Publication at Faculty of Law |
2022

Abstract

Under the contract of deposit in Roman law the depositee (also called depositary) was only responsible for dolus and eventually for culpa lata in justinianic law. However, this only applied to cases of depositum regulare, i.e., deposit of non-fungible things. It seems the situation was different when fungible things were the object of the contract (depositum irregulare). The objective of this paper is to explore this claim and determine whether it was really so on the basis of the primary sources of Roman law.

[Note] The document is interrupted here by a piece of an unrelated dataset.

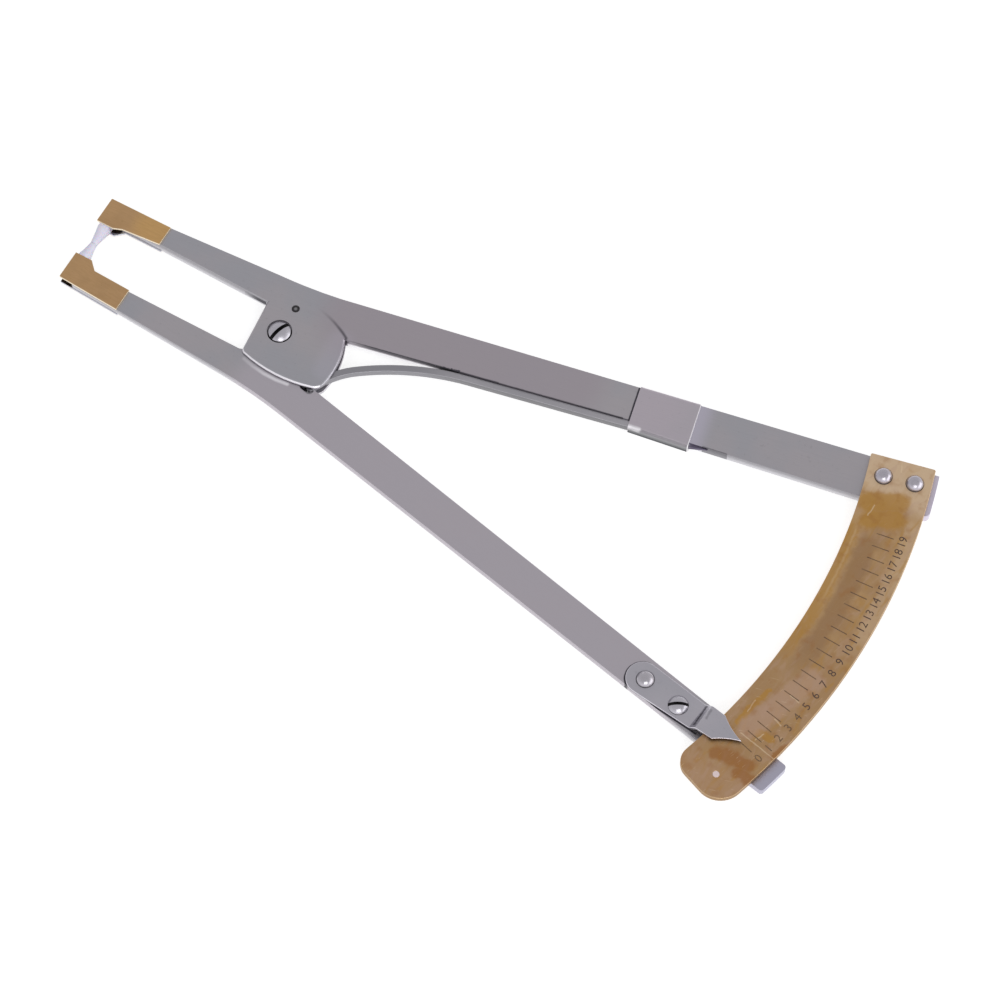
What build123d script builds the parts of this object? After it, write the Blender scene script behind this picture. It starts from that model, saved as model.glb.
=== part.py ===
from build123d import *
import math
import os

# Lens thickness caliper. Two steel levers turn on one pivot: squeezing the grips opens the tips,
# and a leaf spring closes them. A pointer on one lever reads the gap on a brass arc on the other.
# Millimetres. Origin on the pivot axis, on the table. +X runs from the pivot along the middle of
# the grips towards the scale, +Y towards the lever that carries the scale, +Z up.

# Reading: the arc's graduations count millimetres between the tips
degrees_per_mm = 1.25
zero_angle = -15.04
tip_radius = 180 / math.pi / degrees_per_mm

# Edges of the levers in plan, each as (height at the pivot, slope in degrees)
scale_arm_front_outer = (12.05, 3.8)
scale_arm_rear_outer = (11.86, 11.17)
scale_arm_front_inner = (4.9, -0.9)
scale_arm_rear_inner = (4.15, 10.24)
spring_seat = (2.39, 12.26)
pointer_arm_front_inner = (-7.33, 0.0)
pointer_arm_rear_inner = (-5.26, -11.65)
pointer_arm_front_outer = (-14.14, -3.23)
pointer_arm_rear_outer = (-13.9, -11.28)
scale_arm_reach = 141.8
pointer_arm_overhang = 2.6
arm_bend_radius = 110.0
scale_arm_end_round = 1.2
pointer_arm_end_round = 0.8
tail_round = 0.3

# Heights, from the table up
rear_cover_thickness = 0.8
scale_head_thickness = 2.8
scale_grip_thickness = 2.35
pointer_arm_thickness = 1.9
running_gap = 0.05
scale_thickness = 1.4

scale_arm_bottom = rear_cover_thickness
scale_head_top = scale_arm_bottom + scale_head_thickness
scale_grip_top = scale_arm_bottom + scale_grip_thickness
pointer_arm_bottom = scale_arm_bottom + running_gap
pointer_arm_top = pointer_arm_bottom + pointer_arm_thickness
fork_top = pointer_arm_top + running_gap
scale_top = scale_grip_top + scale_thickness

# Pivot: the scale lever's cheek and the rear cover are a fork round the pointer lever's lug
pivot_radius = 1.6
pivot_clearance = 0.04
fixed_clearance = 0.02
lug_radius = 4.3
lug_neck_right = 7.6
lug_neck_round = 1.5
pivot_head_radius = 2.65
pivot_head_sink = 0.35
pivot_dome = 0.95
pivot_slot_width = 0.75
pivot_slot_depth = 0.9
pivot_slot_angle = 72.0
head_recess_clearance = 0.08
cheek_edge_round = 0.65
cover_pin_radius = 0.85
cover_pin_at = (0.2, 6.3)
step_ramp_start = -7.0
step_ramp_end = 7.0

# Outline of the fork's plates in plan
fork_front_top = (-6.3, 8.2)
fork_front_low = (-4.7, -7.9)
fork_heel = (14.2, -7.6)
fork_rear_top = (12.8, 5.6)
fork_lower_bow = 1.45
fork_rear_bow = 1.2
fork_upper_bow = 2.0
fork_front_round = 1.0
fork_heel_round = 2.6

# Leaf spring: fixed along the scale lever's inner edge, bowed down to a notch in the pointer lever
spring_thickness = 1.45
spring_height = 1.8
spring_seat_end_x = 76.0
spring_ramp_end_x = 84.0
spring_tail_outer = (5.21, 9.03)
spring_taper_x = 87.5
spring_tail_x = 91.5
spring_tail_edge = 0.2
spring_bow_radius = 56.5
spring_bow_angle = 24.4
spring_curl_radius = 17.2
spring_curl_angle = 35.2
spring_notch_depth = 0.28
spring_notch_clearance = 0.2
spring_notch_run = 1.6
spring_notch_offset = (-0.45, -0.25)

# Clip: folded sheet round the scale lever and the spring's tail
clip_middle_x = 80.1
clip_length = 13.3
clip_sheet = 0.35
clip_gap = 0.04
clip_fold_radius = 0.8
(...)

As the object of depositum irregulare were the fungibles, it seems that the general rule genus perire non censetur applied. This is at least suggested by both Paulus (Coll. 10, 7, 9) and Ulpian in D 12, 1, 9, 9. This means that the depositee bore the danger of a fortuitous case happening, i.e., periculum. Besides that, some more rules concerning liability of the depositee seem to have existed. The D. 16, 3, 24 implies that the depositee always had to keep as many fungible things at his disposal as he owed. This question also shows a need for a more multidisciplinary approach employing mostly economy because it would appear Romans favoured full reserves banking to the fractional reserves one. Depositors were also preferred among other creditors in case a depositee (a banker) went bankrupt (D. 16, 3, 7, 2 and D. 42, 5, 24, 2).

Finally, a short conclusion follows.